MATERIAL PROVIDED:
┌────────
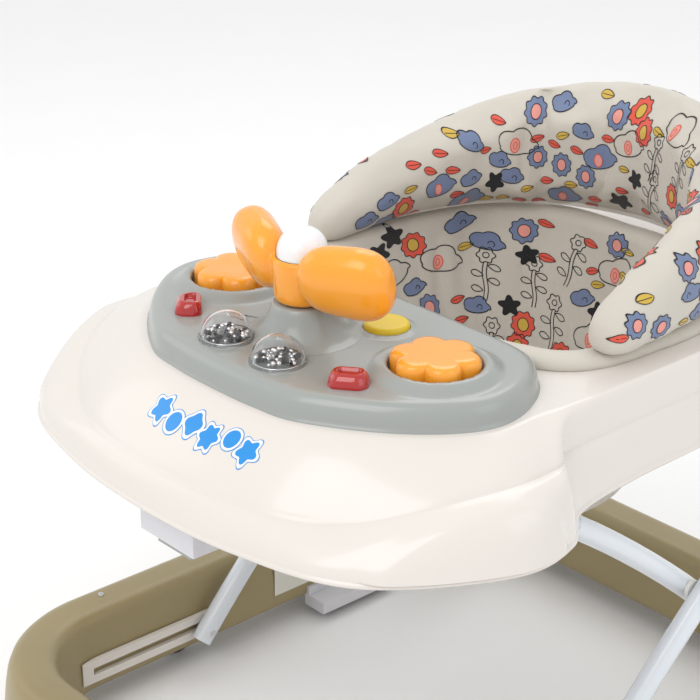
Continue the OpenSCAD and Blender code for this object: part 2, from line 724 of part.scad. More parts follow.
module adjuster_housing() color("#ece8e2") {
    difference() {
        slab(-adjuster_w / 2, adjuster_w / 2, adjuster_front, adjuster_back, adjuster_z, adjuster_top);
        slab(-adjuster_w, adjuster_w, channel_front, bar_front_y + tube_d / 2 + channel_gap,
             bar_z - tube_d / 2 - channel_gap, bar_z + tube_d / 2 + channel_gap);
        slab(-lever_w / 2 - slide_gap, lever_w / 2 + slide_gap, lever_y - slide_gap,
             lever_y + lever_l + spring_room, adjuster_z - 1, adjuster_z + 10);
        slab(-adjuster_w / 2 + shell_t, adjuster_w / 2 - shell_t,
             adjuster_front + shell_t, channel_front - shell_t,
             front_floor, adjuster_top + 1);
        slab(-adjuster_w / 2 + shell_t, adjuster_w / 2 - shell_t, channel_front, adjuster_back - shell_t,
             rear_floor, adjuster_top + 1);
    }
    translate([0, pillar_places[0], front_floor - 1])
        cylinder(h = shelf_z - tray_wall - front_floor + 1, r = pillar_r);
    translate([0, pillar_places[1], rear_floor - 1])
        cylinder(h = shelf_z - tray_wall - rear_floor + 1, r = pillar_r);
}

module release_lever() color("#d2d4d2") {
    slab(-lever_w / 2, lever_w / 2, lever_y, lever_y + lever_l, adjuster_z - 2, adjuster_z + 9.4);
    slab(-lever_w / 2, lever_w / 2, lever_y, lever_y + 8, adjuster_z - 9, adjuster_z);
}

module release_spring() color("silver")
    translate([0, lever_y + lever_l + spring_room - 0.2, spring_z]) rotate([90, 0, 0])
        coil(3.5, 0.8, spring_room - release_travel - 0.6, 8);

saddle_x = 45;
saddle_half = 14;

module rear_saddles() color("#f2f0ea") both_sides() difference() {
    slab(saddle_x - saddle_half, saddle_x + saddle_half,
         bar_rear_y - saddle_half, bar_rear_y + saddle_half - 1,
         bar_z, shelf_z - tray_wall);
    bar_x([saddle_x, bar_rear_y, bar_z], 4 * saddle_half, tube_d + 2 * run_fit);
}

module rear_saddle_caps() color("#f2f0ea") both_sides() difference() {
    slab(saddle_x - saddle_half, saddle_x + saddle_half,
         bar_rear_y - saddle_half, bar_rear_y + saddle_half - 1,
         bar_z - tube_d / 2 - 4, bar_z);
    bar_x([saddle_x, bar_rear_y, bar_z], 4 * saddle_half, tube_d + 2 * run_fit);
}

// ---- Seat ----
sling_count = 64;
sling_skin = [
    [58, 56, seat_bottom_z], [92, 84, seat_bottom_z + 16], [122, 110, 300], [148, 130, 375],
    [155, 135, shelf_z - 4], [158, 137, shelf_z + 0.6], [174, 139, shelf_z + 0.8], [174, 139, shelf_z + 4]
];
sling_inside = [
    [148, 130, shelf_z + 4], [142, 124, 376], [116, 104, 301], [86, 78, seat_bottom_z + 20],
    [54, 52, seat_bottom_z + sling_t]
];

module seat_sling() color("#d6d0c4") difference() {
    capped_loft([for (s = concat(sling_skin, sling_inside)) ellipse_ring(s[0], s[1], s[2], sling_count)]);
    both_sides() translate([62, seat_c, 290]) rotate([90, 0, 0]) cylinder(h = 200, d = leg_hole_d);
}

clip_places = [-25, 5];
clip_half = 8;
clip_outer = 164.5;
clip_t = 5;

module seat_clips() color("#f2f0ea") both_sides() for (y = clip_places)
    slab(clip_outer - clip_t, clip_outer, seat_c + y - clip_half, seat_c + y + clip_half,
         shelf_z - flange_drop + 2, shelf_z - 1);

pad_steps = 4;
section_count = 16;

squareness = 0.6;

function rounded(v) = sign(v) * pow(abs(v), squareness);
function path_side(p, i) =
    let (a = clamped(p, i - 1), b = clamped(p, i + 1), l = norm(b - a)) [(b.y - a.y) / l, -(b.x - a.x) / l];
function wall_sections(thick, bottom, below_top, from, to) =
    let (path = open_curve(pad_path, pad_steps), rise = open_curve(pad_rise, pad_steps))
    [for (i = [from:to])
        let (s = path_side(path, i), top = pad_tip_top + (pad_top - pad_tip_top) * rise[i] - below_top,
             mid = (top + bottom) / 2, half = (top - bottom) / 2)
        [for (k = [0:section_count - 1]) let (a = k * 360 / section_count, u = thick / 2 * rounded(cos(a)))
            [path[i].x + u * s.x, path[i].y + u * s.y, mid + half * rounded(sin(a))]]
    ];
last_section = (len(pad_path) - 1) * pad_steps;
board_t = 3;
board_from = 6;
board_bottom = pad_bottom + 8;
board_below = 14;

module flipped_loft(loops) capped_loft([for (i = [len(loops) - 1:-1:0]) loops[i]]);

module backrest_pad() color("#d6d0c4") difference() {
    flipped_loft(wall_sections(pad_t, pad_bottom, 0, 0, last_section));
    flipped_loft(wall_sections(board_t + 1, board_bottom - 0.5, board_below - 0.5, board_from - 1,
                               last_section - board_from + 1));
}

module backrest_board() color("#e6e6e2")
    flipped_loft(wall_sections(board_t, board_bottom, board_below, board_from, last_section - board_from));

base_ring();
hinge_blocks();
slide_rails();
base_hinge_pins();
stop_blocks();
stop_pads();
base_label();
front_leg_tube();
rear_leg_tube();
scissor_rivets();
rivet_spacers();
slide_pins();
tray_body();
play_tray();
steering_column();
steering_spindle();
steering_wheel();
horn_button();
bead_domes();
dome_beads();
lamps();
flower_button(1);  // left_flower_button
flower_button(-1);  // right_flower_button
round_button();
button_springs();
circuit_board();
speaker();
battery_box();
battery_cells();
battery_cover();
adjuster_housing();
release_lever();
release_spring();
rear_saddles();
rear_saddle_caps();
seat_sling();
seat_clips();
backrest_pad();
backrest_board();
tray_screws();
castor_fork(0);  // castor_fork_1
castor_fork(1);  // castor_fork_2
castor_fork(2);  // castor_fork_3
castor_fork(3);  // castor_fork_4
castor_fork(4);  // castor_fork_5
castor_fork(5);  // castor_fork_6
castor_axle(0);  // castor_axle_1
castor_axle(1);  // castor_axle_2
castor_axle(2);  // castor_axle_3
castor_axle(3);  // castor_axle_4
castor_axle(4);  // castor_axle_5
castor_axle(5);  // castor_axle_6
castor_wheel(0);  // castor_wheel_1
castor_wheel(1);  // castor_wheel_2
castor_wheel(2);  // castor_wheel_3
castor_wheel(3);  // castor_wheel_4
castor_wheel(4);  // castor_wheel_5
castor_wheel(5);  // castor_wheel_6
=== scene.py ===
"""Baby walker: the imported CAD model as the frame, with moulded plastic, toys and fabric built over it.
Outlines are in millimetres, in the CAD frame; every mesh is made in metres."""
import json
import random
from math import atan2, copysign, cos, exp, hypot, pi, radians, sin, sqrt

import bmesh
import bpy
from mathutils import Matrix, Vector, noise
from mathutils.bvhtree import BVHTree
from mathutils.geometry import delaunay_2d_cdt


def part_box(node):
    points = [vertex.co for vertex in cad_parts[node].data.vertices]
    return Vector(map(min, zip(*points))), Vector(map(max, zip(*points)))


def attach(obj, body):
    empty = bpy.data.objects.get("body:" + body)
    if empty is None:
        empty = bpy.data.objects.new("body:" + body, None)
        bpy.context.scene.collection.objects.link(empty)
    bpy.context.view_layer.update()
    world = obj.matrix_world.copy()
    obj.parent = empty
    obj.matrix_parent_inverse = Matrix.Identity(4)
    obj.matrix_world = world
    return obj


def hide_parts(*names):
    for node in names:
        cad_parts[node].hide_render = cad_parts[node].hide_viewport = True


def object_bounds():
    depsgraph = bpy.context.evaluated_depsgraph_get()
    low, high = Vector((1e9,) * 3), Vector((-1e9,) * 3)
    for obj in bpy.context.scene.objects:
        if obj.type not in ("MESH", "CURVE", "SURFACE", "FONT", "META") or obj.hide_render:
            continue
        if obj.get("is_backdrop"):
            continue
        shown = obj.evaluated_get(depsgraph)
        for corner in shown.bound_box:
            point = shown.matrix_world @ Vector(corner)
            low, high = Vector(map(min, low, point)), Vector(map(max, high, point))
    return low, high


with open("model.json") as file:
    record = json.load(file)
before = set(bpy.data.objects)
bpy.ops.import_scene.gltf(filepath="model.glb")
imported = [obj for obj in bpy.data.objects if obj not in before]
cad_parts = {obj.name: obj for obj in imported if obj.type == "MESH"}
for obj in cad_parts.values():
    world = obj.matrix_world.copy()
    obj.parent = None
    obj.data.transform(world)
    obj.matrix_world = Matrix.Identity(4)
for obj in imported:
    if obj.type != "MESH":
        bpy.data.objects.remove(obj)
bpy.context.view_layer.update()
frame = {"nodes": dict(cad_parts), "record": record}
MM = 0.001
scene = bpy.context.scene

# ---- Camera, lights and floor ----
CAMERA_AZIMUTH = radians(48.5)
CAMERA_ELEVATION = radians(23.5)
CAMERA_DISTANCE = 1.5375
CAMERA_TARGET = Vector((0.052, -0.160, 0.457))
CAMERA_LENS = 100.3
LIGHT_TARGET = Vector((0, -0.05, 0.35))
WORLD_STRENGTH = 0.90


def direction(azimuth, elevation):
    """Unit vector from the object towards a viewer; azimuth 0 looks along +Y."""
    return Vector((
        sin(azimuth) * cos(elevation),
        -cos(azimuth) * cos(elevation),
        sin(elevation),
    ))


def aim(obj, place, target):
    obj.location = place
    obj.rotation_euler = (Vector(target) - Vector(place)).to_track_quat("-Z", "Y").to_euler()


camera_data = bpy.data.cameras.new("camera")
camera_data.lens = CAMERA_LENS
camera_data.sensor_width = 36
camera = bpy.data.objects.new("camera", camera_data)
scene.collection.objects.link(camera)
camera_way = direction(CAMERA_AZIMUTH, CAMERA_ELEVATION)
aim(camera, CAMERA_TARGET + CAMERA_DISTANCE * camera_way, CAMERA_TARGET)
scene.camera = camera
scene.view_settings.view_transform = "Standard"


def area_light(name, azimuth, elevation, distance, width, height, power, tint=(1, 1, 1)):
    data = bpy.data.lights.new(name, "AREA")
    data.shape = "RECTANGLE"
    data.size = width
    data.size_y = height
    data.energy = power
    data.color = tint
    light = bpy.data.objects.new(name, data)
    scene.collection.objects.link(light)
    way = direction(radians(azimuth), radians(elevation))
    aim(light, LIGHT_TARGET + distance * way, LIGHT_TARGET)


area_light("key", 15, 48, 2.2, 1.1, 1.5, 13, (1, 0.985, 0.96))
area_light("fill", 105, 30, 2.4, 1.4, 1.4, 5, (0.96, 0.98, 1))
area_light("rim", 215, 50, 2.4, 1.2, 1.2, 8)
area_light("back_fill", 300, 25, 2.6, 1.4, 1.2, 4)

world = bpy.data.worlds.new("studio")
world.use_nodes = True
background = world.node_tree.nodes["Background"]
background.inputs["Color"].default_value = (1, 1, 1, 1)
background.inputs["Strength"].default_value = WORLD_STRENGTH
scene.world = world


# ---- Materials ----
def noise_of(tree, place, scale, detail):
    node = tree.nodes.new("ShaderNodeTexNoise")
    node.inputs["Scale"].default_value = scale
    node.inputs["Detail"].default_value = detail
    tree.links.new(place.outputs["Object"], node.inputs["Vector"])
    return node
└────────
THE REQUEST: Your task is to repeat the lines from the one containing "battery_cells();" to the one containing "cad_parts[node].hide_render = cad_parts[node].hide_viewport", both lines included. Leave out every other line.

SOLUTION TO THE PROBLEM:
battery_cells();
battery_cover();
adjuster_housing();
release_lever();
release_spring();
rear_saddles();
rear_saddle_caps();
seat_sling();
seat_clips();
backrest_pad();
backrest_board();
tray_screws();
castor_fork(0);  // castor_fork_1
castor_fork(1);  // castor_fork_2
castor_fork(2);  // castor_fork_3
castor_fork(3);  // castor_fork_4
castor_fork(4);  // castor_fork_5
castor_fork(5);  // castor_fork_6
castor_axle(0);  // castor_axle_1
castor_axle(1);  // castor_axle_2
castor_axle(2);  // castor_axle_3
castor_axle(3);  // castor_axle_4
castor_axle(4);  // castor_axle_5
castor_axle(5);  // castor_axle_6
castor_wheel(0);  // castor_wheel_1
castor_wheel(1);  // castor_wheel_2
castor_wheel(2);  // castor_wheel_3
castor_wheel(3);  // castor_wheel_4
castor_wheel(4);  // castor_wheel_5
castor_wheel(5);  // castor_wheel_6
=== scene.py ===
"""Baby walker: the imported CAD model as the frame, with moulded plastic, toys and fabric built over it.
Outlines are in millimetres, in the CAD frame; every mesh is made in metres."""
import json
import random
from math import atan2, copysign, cos, exp, hypot, pi, radians, sin, sqrt

import bmesh
import bpy
from mathutils import Matrix, Vector, noise
from mathutils.bvhtree import BVHTree
from mathutils.geometry import delaunay_2d_cdt


def part_box(node):
    points = [vertex.co for vertex in cad_parts[node].data.vertices]
    return Vector(map(min, zip(*points))), Vector(map(max, zip(*points)))


def attach(obj, body):
    empty = bpy.data.objects.get("body:" + body)
    if empty is None:
        empty = bpy.data.objects.new("body:" + body, None)
        bpy.context.scene.collection.objects.link(empty)
    bpy.context.view_layer.update()
    world = obj.matrix_world.copy()
    obj.parent = empty
    obj.matrix_parent_inverse = Matrix.Identity(4)
    obj.matrix_world = world
    return obj


def hide_parts(*names):
    for node in names:
        cad_parts[node].hide_render = cad_parts[node].hide_viewport = True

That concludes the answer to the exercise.